Les vacheries entre femmes font mal mais cela ne remet pas en cause notre identité au travail et notre besoin de reconnaissance. Ce n’est pas du même ordre.

Si les hommes ne sont pas exclus des attaques sexistes, elles s’exercent de façons différentes et en général entre eux. Elles ne remettent pas en cause leur légitimité au travail. Quand les femmes attaquent les hommes ce sont davantage des exemples d’incompétences dans la sphère privée et non professionnelle (« c’est normal que tu n’y arrives pas, les hommes ne savent pas faire plusieurs choses en même temps »).

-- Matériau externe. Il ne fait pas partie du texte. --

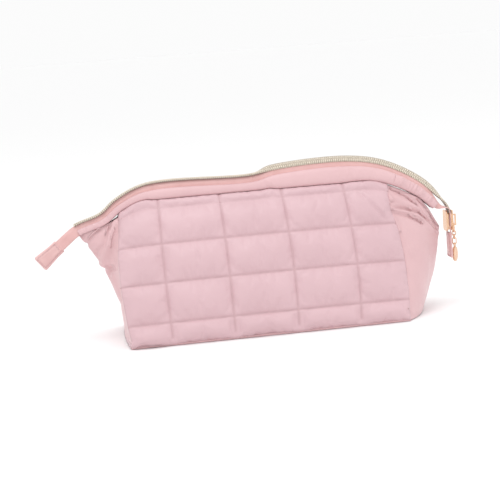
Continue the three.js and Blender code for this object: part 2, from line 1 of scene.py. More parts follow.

Que peuvent faire les entreprises ?

Il est fondamental que les entreprises aient l’honnêteté de reconnaître qu’elles sont aussi un lieu où s’exprime le sexisme. Si ce phénomène existe dans la société, il existe aussi en entreprise ! Penser que « tout va bien dans le meilleur du monde » c’est renforcer les inégalités et les discriminations. Seules 35% des femmes cadres en France disent que leur entreprise a abordé le sujet du sexisme. Les actions à mener qui sont jugées prioritaires sont les suivantes :

  • avoir un message fort de la direction condamnant les remarques sexistes
  • éduquer les managers aux stéréotypes et aux manifestations du sexisme
  • éduquer les salariés sur le sujet
  • élaborer un code de mixité pour préconiser les conduites acceptables et celles qui ne le sont pas
  • Les détracteurs diront que c’est le règne du « politiquement correct ». Mais il est malheureusement indispensable de passer par là pour que les hommes et les femmes intègrent l’égalité. C’est ce qui se joue aussi pour contrer le racisme et c’est tant mieux !

Si chaque femme avait conscience de ce qui se joue pour elle et pour celles qui sont visées par des paroles ou des actes sexistes, plus aucune d’entre nous ne laisserait faire.  Commençons donc à changer par notre propre comportement même si nous sommes TOUS responsables, hommes comme femmes, entreprises, médias, écoles, pour que chacun puisse déployer ses talents et vivre ses choix indépendamment des attentes dont on est l’objet parce que l’on est né fille ou garçon.